__WHAT IS REQUIRED__
Restate word for word the lines that begin the listing and end with the line holding "1.04), (0.7, 1.34)])".

[DATA EXCERPT start]

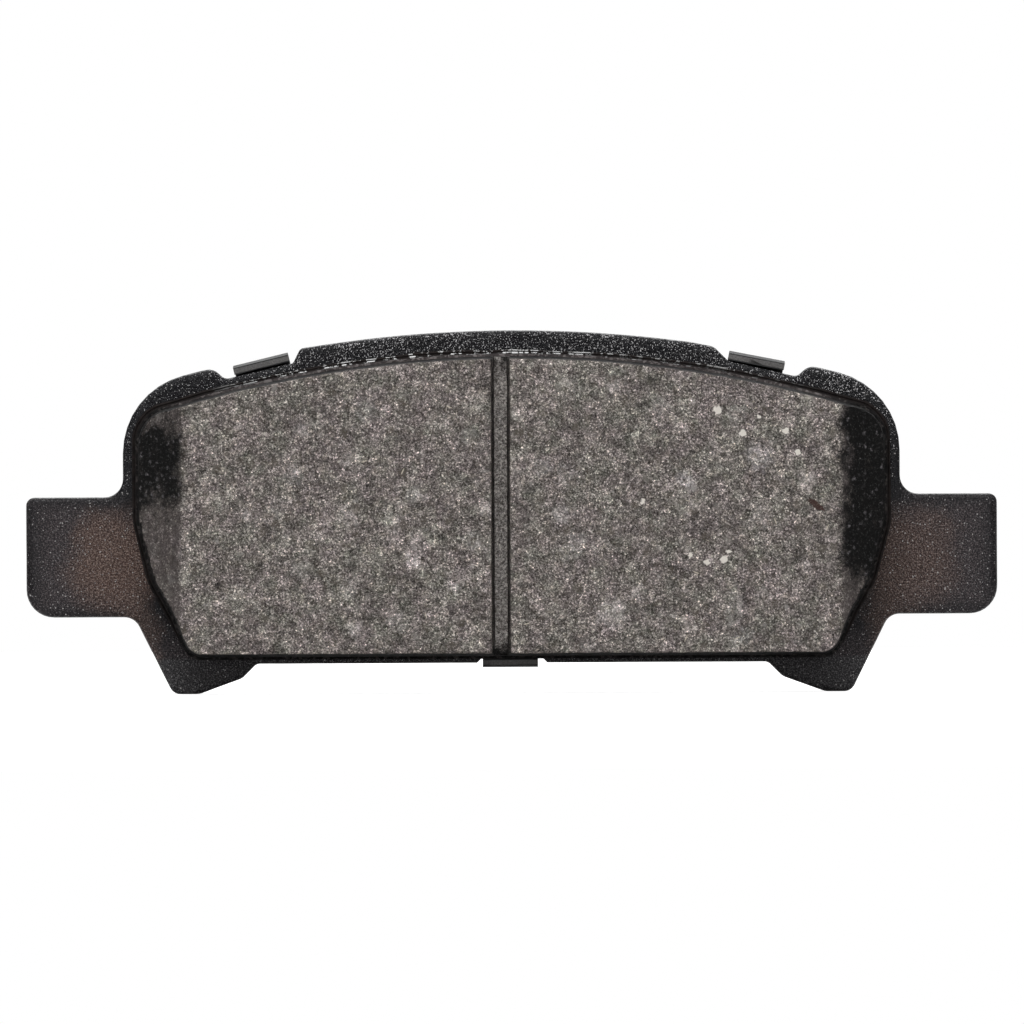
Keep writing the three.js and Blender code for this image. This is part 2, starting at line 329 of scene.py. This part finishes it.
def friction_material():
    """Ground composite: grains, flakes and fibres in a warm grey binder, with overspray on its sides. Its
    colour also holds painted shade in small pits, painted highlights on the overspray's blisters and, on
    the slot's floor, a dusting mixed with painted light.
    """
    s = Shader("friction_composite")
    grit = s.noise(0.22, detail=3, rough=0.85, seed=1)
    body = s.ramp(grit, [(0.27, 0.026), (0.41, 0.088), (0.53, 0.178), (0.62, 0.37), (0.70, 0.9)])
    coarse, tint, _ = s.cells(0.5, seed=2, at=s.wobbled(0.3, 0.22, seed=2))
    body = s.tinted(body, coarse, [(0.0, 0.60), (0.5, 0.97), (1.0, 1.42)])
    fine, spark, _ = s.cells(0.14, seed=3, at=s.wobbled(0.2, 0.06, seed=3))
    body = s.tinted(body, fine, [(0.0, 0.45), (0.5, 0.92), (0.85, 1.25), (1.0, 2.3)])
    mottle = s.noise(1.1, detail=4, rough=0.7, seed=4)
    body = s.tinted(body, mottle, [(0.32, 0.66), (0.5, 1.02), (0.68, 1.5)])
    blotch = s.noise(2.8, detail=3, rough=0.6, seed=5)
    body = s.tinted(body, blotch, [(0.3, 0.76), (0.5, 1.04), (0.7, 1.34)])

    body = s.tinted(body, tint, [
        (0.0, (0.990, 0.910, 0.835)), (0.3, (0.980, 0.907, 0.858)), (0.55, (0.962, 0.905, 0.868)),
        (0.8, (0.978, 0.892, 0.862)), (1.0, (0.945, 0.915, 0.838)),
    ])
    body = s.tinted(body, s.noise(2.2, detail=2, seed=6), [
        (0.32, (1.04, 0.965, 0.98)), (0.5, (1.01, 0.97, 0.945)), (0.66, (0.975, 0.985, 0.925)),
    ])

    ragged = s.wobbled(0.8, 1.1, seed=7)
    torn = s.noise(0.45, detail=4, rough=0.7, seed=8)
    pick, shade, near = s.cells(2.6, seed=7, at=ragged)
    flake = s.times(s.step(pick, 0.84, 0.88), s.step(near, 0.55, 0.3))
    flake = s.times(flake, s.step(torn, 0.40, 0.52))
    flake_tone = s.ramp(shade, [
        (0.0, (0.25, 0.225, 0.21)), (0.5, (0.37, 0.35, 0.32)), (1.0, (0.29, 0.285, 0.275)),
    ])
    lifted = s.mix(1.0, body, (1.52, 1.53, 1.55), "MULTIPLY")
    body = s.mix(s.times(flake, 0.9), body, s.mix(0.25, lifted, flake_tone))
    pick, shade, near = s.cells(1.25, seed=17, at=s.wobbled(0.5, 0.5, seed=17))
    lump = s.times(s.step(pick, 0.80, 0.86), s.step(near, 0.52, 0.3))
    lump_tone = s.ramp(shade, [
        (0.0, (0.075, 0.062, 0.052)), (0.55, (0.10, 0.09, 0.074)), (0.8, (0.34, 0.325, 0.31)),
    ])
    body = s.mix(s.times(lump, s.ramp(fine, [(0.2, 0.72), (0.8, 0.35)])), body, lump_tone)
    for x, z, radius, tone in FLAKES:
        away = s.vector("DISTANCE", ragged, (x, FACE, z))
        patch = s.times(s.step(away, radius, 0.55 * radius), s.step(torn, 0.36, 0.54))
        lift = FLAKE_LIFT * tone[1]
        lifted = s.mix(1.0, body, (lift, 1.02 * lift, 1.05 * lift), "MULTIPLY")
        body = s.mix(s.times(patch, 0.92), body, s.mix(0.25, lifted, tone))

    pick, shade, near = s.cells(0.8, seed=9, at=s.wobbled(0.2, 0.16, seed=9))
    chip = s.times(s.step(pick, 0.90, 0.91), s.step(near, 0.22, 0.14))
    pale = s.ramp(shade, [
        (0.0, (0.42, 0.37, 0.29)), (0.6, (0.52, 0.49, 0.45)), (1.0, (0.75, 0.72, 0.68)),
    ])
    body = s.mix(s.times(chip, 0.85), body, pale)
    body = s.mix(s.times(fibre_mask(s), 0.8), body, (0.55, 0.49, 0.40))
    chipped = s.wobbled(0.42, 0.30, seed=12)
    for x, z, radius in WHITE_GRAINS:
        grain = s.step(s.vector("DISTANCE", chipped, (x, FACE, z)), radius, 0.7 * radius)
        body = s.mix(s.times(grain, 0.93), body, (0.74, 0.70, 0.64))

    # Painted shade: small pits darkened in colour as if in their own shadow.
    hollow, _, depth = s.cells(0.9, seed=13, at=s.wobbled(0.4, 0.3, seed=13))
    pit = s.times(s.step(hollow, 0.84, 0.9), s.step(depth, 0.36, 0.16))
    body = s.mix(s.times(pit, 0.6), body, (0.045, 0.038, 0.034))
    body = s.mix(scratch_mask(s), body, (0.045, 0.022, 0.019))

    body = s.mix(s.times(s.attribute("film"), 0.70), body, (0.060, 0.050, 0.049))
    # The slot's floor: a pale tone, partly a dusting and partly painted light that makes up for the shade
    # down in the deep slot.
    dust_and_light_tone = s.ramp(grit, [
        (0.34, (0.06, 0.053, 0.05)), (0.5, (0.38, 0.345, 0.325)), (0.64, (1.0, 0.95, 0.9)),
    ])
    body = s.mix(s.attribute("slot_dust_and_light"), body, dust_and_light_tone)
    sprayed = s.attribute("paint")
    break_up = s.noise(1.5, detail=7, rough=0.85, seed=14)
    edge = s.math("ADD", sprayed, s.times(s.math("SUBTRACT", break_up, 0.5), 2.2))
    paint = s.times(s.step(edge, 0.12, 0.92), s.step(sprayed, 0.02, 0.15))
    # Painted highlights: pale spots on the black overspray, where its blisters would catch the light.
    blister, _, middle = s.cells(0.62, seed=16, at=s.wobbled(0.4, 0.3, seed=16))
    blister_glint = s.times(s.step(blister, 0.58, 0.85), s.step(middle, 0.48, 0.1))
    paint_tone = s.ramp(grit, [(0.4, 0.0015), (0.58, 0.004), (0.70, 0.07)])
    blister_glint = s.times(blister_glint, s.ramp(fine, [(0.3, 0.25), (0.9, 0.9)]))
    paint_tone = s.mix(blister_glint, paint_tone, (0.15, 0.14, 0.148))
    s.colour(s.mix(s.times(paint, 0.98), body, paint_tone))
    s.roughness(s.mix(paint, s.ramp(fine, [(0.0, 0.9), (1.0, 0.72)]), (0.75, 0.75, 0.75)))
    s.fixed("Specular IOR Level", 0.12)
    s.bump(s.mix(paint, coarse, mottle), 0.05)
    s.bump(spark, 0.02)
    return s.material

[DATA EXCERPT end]

__WRITTEN ANSWER__
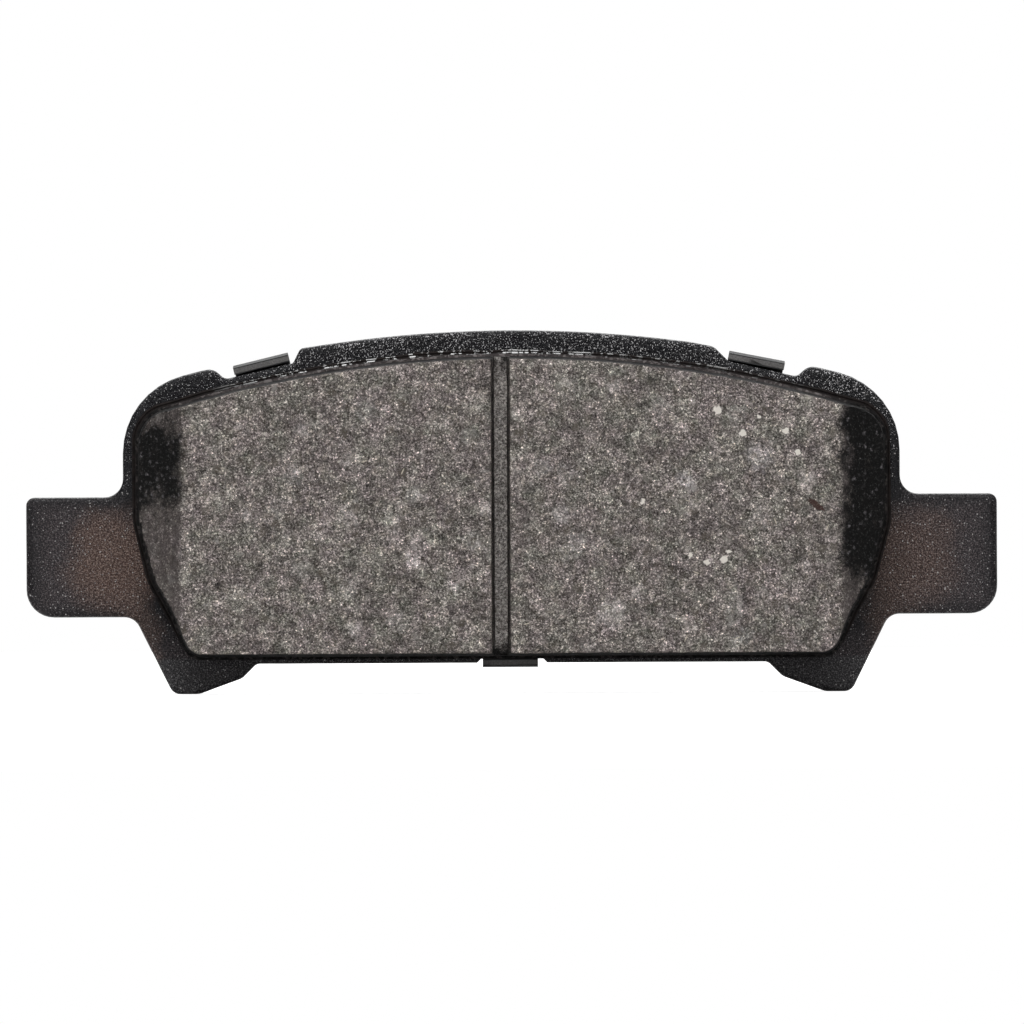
Keep writing the three.js and Blender code for this image. This is part 2, starting at line 329 of scene.py. This part finishes it.
def friction_material():
    """Ground composite: grains, flakes and fibres in a warm grey binder, with overspray on its sides. Its
    colour also holds painted shade in small pits, painted highlights on the overspray's blisters and, on
    the slot's floor, a dusting mixed with painted light.
    """
    s = Shader("friction_composite")
    grit = s.noise(0.22, detail=3, rough=0.85, seed=1)
    body = s.ramp(grit, [(0.27, 0.026), (0.41, 0.088), (0.53, 0.178), (0.62, 0.37), (0.70, 0.9)])
    coarse, tint, _ = s.cells(0.5, seed=2, at=s.wobbled(0.3, 0.22, seed=2))
    body = s.tinted(body, coarse, [(0.0, 0.60), (0.5, 0.97), (1.0, 1.42)])
    fine, spark, _ = s.cells(0.14, seed=3, at=s.wobbled(0.2, 0.06, seed=3))
    body = s.tinted(body, fine, [(0.0, 0.45), (0.5, 0.92), (0.85, 1.25), (1.0, 2.3)])
    mottle = s.noise(1.1, detail=4, rough=0.7, seed=4)
    body = s.tinted(body, mottle, [(0.32, 0.66), (0.5, 1.02), (0.68, 1.5)])
    blotch = s.noise(2.8, detail=3, rough=0.6, seed=5)
    body = s.tinted(body, blotch, [(0.3, 0.76), (0.5, 1.04), (0.7, 1.34)])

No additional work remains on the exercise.